Bitcoin dominated the outflows, serving as 'digital gold' for wealth preservation. While stablecoins were used, Bitcoin saw significantly higher volumes during crisis periods due to its perceived immunity to local economic collapse.

How did Iranians access international crypto exchanges?

Users primarily accessed exchanges through VPNs and proxy connections to bypass internet restrictions. Domestic platforms like Nobitex and Wallex also facilitated initial purchases before government crackdowns forced users toward more decentralized and peer-to-peer methods.

Did the Iranian government support or restrict crypto use?

The government had a contradictory stance. They promoted mining for revenue but restricted citizen access to prevent capital flight. In late 2024, they imposed strict licensing requirements on exchanges, forcing many users to move to underground or decentralized channels.
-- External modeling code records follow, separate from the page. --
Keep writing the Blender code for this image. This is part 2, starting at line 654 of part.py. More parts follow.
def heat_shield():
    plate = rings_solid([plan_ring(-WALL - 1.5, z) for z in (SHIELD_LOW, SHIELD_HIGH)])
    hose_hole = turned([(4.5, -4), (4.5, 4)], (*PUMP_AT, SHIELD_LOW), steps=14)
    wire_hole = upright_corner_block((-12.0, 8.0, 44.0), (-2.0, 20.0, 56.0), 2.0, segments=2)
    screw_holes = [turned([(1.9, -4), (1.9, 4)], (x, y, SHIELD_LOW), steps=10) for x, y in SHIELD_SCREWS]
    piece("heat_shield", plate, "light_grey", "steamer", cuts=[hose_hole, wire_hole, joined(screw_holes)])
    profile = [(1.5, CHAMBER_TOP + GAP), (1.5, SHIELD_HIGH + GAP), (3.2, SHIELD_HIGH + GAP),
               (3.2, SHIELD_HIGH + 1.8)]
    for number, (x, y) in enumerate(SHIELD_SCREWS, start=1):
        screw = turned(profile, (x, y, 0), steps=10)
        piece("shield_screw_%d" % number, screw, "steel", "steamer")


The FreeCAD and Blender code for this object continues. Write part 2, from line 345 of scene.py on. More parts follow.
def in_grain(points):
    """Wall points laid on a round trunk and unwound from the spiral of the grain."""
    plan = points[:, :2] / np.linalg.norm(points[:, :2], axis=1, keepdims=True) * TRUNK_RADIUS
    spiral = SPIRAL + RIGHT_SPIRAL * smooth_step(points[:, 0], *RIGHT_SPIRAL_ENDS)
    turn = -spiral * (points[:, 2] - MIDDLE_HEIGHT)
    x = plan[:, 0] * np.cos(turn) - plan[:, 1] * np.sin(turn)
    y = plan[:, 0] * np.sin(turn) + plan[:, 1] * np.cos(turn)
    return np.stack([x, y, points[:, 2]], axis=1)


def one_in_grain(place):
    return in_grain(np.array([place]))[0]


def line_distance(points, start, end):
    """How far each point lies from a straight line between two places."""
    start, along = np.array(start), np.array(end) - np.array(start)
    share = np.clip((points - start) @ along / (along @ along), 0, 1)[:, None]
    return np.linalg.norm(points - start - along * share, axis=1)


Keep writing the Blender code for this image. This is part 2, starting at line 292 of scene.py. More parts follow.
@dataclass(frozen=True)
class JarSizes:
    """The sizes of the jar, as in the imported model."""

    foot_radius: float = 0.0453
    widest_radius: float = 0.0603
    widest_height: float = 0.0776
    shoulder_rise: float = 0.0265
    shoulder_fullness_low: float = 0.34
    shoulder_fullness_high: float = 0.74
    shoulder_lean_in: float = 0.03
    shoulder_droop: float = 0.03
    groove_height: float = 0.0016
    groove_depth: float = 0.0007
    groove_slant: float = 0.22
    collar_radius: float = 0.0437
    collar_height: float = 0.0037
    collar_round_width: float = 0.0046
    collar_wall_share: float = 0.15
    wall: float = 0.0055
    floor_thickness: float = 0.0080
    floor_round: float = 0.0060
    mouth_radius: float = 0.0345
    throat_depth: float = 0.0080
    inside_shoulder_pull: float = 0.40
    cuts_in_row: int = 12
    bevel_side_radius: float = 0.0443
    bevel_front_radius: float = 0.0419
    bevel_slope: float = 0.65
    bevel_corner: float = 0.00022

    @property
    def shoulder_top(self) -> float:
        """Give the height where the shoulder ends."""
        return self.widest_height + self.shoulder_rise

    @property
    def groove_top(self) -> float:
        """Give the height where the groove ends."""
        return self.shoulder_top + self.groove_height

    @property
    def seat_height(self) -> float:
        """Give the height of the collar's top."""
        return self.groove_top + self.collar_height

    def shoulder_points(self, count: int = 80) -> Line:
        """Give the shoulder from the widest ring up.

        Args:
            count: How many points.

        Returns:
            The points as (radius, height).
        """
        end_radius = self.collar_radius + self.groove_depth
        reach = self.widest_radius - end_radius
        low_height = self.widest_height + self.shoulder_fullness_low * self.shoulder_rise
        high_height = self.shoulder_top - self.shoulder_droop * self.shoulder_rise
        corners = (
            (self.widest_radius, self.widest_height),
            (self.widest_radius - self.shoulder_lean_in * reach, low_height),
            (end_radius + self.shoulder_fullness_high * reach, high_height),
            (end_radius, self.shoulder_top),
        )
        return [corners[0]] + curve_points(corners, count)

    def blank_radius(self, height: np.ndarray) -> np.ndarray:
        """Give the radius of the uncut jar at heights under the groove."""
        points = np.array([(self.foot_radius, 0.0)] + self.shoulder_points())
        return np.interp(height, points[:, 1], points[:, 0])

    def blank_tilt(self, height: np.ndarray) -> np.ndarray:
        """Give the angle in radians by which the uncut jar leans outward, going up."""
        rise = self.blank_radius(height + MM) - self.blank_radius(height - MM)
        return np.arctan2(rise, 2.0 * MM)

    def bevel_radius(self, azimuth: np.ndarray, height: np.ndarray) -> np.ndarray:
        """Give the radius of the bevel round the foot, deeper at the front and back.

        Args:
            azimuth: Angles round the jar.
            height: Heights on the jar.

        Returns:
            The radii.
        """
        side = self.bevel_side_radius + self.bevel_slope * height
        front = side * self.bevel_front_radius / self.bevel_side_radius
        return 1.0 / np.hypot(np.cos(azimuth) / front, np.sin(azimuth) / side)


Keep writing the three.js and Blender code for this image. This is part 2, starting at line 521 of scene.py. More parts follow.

How does Iran's crypto usage compare to Russia's?

Iran's outflows were proportionally higher relative to GDP and more concentrated in retail transactions. Russia's usage involves more institutional and state-backed infrastructure, whereas Iran's is largely driven by individual citizens trying to survive economic collapse.

What role did Telegram play in Iran's crypto ecosystem?

Telegram channels served as vital hubs for education and trading, with over 100,000 users sharing exchange access methods, verifying counterparts, and executing peer-to-peer trades. These communities helped accelerate the learning curve for new users during economic crises.

Will crypto outflows from Iran continue to grow?

Yes, Chainalysis predicts continued growth through 2025-2026. Persistent sanctions, economic instability, and the failure of traditional banking alternatives ensure that cryptocurrency remains the primary tool for capital preservation and international transactions for many Iranians.